The aim is that after 20 years the strongest tree will survive on the site where the former iconic Monterey pine tree stood (the pine is thought to have been the sole survivor of a grove of trees planted by Sir John Logan Campbell in the 1870s). Hundreds of people turned out to witness this historic moment and it was wonderful to be there with our communities that day to mark a new chapter in caring for our maunga.
Third, an integrated management plan has been prepared for all the Tūpuna Maunga, which sets the future direction for their management.
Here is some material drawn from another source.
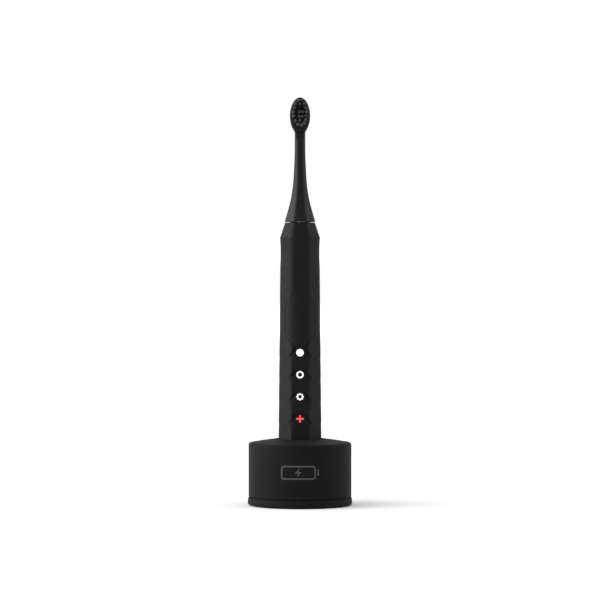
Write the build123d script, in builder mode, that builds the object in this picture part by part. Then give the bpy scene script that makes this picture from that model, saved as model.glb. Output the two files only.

This new document replaces legacy management plans and it gives significant visibility and weighting to mana whenua world views and values. I chaired the former Ōwairaka/Te Ahi-kā-a-Rakataura/ Mount Albert Management Plan in 2001 and was instrumental in the initiation of the management plan for Maungawhau 2007.
Making sure all the maunga are now protected is a great step forward, although we have much yet to do as we work with the Tūpuna Taonga Trust to whom the maunga are vested in the legislation, and mana whenua to develop the strategies and plans to implement the Tūpuna Maunga Integrated Management Plan.
To Mana Whenua, the Tūpuna Maunga are revered as the creations of Mataaho (the guardian of the Earth’s secrets) and Ruaumoko (the God of earthquakes and volcanoes).
At a point in our country’s history the Auckland maunga were the most extensive network of defendable settlements in Polynesia – they were significant areas of occupation, agriculture, battles, marriages, birth and burial. The Tūpuna Maunga are places to be honoured, respected and protected for those who have gone before and for the many generations to come.